• **SHORT PROBLEM**:
Copy every line of the listing that holds the string "bodies".

:: DATA LINES

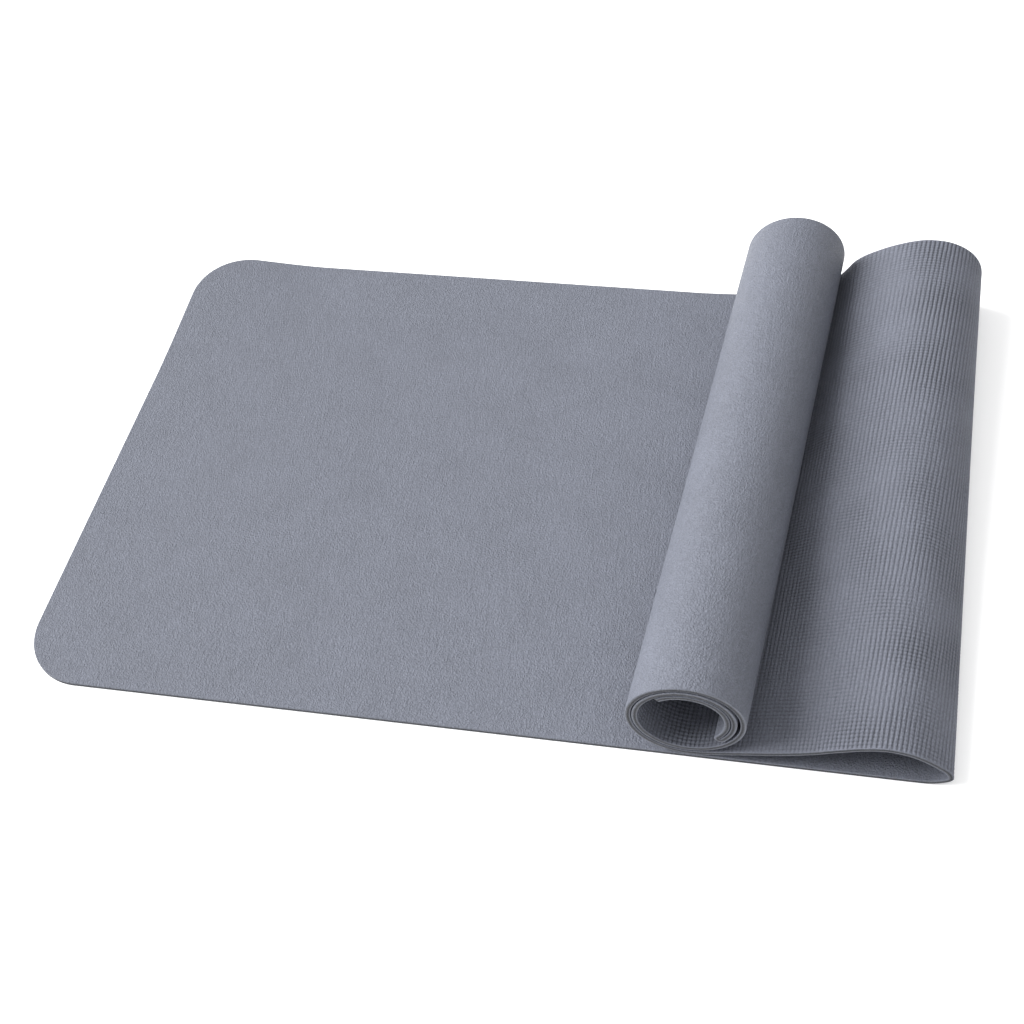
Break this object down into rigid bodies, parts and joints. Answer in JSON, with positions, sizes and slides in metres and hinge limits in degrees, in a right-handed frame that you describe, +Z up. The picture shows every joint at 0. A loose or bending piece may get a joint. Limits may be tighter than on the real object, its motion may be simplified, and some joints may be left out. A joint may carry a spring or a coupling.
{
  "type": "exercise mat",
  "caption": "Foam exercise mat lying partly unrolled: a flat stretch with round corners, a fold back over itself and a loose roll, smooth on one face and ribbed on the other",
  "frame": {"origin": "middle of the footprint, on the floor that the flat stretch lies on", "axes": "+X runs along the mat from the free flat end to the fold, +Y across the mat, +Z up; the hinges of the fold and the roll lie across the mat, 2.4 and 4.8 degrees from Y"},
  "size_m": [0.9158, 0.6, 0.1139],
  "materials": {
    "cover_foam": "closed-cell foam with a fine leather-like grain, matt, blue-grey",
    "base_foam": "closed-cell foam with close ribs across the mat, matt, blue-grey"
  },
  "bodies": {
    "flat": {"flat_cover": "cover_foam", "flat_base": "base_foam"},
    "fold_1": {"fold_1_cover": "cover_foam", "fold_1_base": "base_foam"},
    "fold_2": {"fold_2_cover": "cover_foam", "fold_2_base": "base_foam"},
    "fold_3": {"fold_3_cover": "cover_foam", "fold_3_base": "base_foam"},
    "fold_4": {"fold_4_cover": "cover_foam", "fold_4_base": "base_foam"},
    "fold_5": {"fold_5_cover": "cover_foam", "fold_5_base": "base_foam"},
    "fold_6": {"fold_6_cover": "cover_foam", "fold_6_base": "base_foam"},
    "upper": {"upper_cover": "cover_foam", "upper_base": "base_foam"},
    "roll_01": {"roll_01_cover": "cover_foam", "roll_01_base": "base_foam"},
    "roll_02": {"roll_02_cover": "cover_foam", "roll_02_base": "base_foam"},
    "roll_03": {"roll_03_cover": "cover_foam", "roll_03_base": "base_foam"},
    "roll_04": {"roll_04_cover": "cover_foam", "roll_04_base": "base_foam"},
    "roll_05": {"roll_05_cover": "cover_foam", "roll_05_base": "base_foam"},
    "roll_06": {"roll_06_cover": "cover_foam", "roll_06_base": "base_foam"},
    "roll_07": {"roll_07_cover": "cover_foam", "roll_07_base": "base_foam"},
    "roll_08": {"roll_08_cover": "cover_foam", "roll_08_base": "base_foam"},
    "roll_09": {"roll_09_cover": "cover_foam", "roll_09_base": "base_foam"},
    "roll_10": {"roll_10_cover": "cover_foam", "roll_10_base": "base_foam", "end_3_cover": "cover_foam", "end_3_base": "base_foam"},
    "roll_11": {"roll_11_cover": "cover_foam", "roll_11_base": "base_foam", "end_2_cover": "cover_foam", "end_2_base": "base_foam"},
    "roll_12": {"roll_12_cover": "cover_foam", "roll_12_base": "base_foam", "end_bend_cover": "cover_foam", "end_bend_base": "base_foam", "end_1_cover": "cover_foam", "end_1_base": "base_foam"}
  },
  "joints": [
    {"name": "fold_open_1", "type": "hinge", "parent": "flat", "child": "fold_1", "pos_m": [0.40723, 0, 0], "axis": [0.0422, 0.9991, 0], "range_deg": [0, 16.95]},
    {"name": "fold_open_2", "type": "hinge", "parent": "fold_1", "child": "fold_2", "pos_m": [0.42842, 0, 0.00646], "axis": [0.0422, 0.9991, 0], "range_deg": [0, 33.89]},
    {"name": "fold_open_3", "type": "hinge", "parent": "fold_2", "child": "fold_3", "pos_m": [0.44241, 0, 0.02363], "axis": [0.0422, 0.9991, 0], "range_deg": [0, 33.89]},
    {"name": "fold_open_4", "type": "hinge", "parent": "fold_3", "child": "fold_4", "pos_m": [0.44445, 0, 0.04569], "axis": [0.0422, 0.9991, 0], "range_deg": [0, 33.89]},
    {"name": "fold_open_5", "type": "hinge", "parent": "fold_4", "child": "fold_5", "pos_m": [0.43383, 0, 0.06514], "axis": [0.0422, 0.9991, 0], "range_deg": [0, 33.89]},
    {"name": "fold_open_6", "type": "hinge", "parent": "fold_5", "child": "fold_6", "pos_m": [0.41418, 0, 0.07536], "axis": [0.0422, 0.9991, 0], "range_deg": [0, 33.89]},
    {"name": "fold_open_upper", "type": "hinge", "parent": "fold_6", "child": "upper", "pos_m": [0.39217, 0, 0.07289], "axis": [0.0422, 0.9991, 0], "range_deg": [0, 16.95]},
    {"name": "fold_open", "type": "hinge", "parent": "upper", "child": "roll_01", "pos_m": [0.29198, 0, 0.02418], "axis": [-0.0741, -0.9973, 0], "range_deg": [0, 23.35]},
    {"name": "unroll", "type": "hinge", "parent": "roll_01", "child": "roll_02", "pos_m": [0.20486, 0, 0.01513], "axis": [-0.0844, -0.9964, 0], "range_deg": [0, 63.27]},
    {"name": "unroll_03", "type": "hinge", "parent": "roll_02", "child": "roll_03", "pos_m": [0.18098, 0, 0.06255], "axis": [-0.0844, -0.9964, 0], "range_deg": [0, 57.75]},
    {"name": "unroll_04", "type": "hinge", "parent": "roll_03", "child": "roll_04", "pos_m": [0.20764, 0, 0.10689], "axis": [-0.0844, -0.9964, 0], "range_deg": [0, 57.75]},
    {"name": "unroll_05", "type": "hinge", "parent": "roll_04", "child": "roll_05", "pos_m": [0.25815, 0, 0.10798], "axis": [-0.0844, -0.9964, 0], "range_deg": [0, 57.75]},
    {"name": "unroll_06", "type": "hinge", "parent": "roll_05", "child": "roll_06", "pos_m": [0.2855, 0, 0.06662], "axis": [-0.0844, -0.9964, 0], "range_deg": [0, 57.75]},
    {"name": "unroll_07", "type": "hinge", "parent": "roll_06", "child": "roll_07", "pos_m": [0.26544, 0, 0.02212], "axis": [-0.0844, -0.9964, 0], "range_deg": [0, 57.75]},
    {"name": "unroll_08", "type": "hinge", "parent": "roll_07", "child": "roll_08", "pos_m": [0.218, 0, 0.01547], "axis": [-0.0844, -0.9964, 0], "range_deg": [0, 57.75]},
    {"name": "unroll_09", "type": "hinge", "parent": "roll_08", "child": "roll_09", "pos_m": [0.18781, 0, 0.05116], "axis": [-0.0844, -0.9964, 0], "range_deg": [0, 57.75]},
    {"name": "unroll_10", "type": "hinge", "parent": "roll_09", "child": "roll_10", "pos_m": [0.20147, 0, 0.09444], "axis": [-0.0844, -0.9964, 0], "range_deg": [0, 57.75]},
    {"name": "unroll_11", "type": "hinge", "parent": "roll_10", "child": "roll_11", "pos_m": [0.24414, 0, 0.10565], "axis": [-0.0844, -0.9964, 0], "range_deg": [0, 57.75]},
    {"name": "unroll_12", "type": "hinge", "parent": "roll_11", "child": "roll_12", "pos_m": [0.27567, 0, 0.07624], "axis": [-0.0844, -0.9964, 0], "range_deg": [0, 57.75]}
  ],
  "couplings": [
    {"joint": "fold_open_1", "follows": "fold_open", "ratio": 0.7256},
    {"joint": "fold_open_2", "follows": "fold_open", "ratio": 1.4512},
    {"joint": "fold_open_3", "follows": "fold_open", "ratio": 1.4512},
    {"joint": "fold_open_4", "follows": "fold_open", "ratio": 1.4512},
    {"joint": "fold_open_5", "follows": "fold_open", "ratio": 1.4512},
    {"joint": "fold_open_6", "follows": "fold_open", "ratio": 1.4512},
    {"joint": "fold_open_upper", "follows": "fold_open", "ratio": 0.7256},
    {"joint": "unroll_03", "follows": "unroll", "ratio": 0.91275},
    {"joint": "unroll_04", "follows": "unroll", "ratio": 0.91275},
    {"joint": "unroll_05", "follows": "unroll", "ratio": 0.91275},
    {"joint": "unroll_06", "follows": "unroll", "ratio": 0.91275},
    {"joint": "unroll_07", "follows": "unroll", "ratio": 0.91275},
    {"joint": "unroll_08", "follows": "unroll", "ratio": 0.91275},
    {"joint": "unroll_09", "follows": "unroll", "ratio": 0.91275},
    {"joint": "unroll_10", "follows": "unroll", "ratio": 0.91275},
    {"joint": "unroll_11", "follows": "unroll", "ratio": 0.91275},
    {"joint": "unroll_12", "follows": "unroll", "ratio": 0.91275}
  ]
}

::::

• **ANSWER IN FULL**:
Break this object down into rigid bodies, parts and joints. Answer in JSON, with positions, sizes and slides in metres and hinge limits in degrees, in a right-handed frame that you describe, +Z up. The picture shows every joint at 0. A loose or bending piece may get a joint. Limits may be tighter than on the real object, its motion may be simplified, and some joints may be left out. A joint may carry a spring or a coupling.
  "bodies": {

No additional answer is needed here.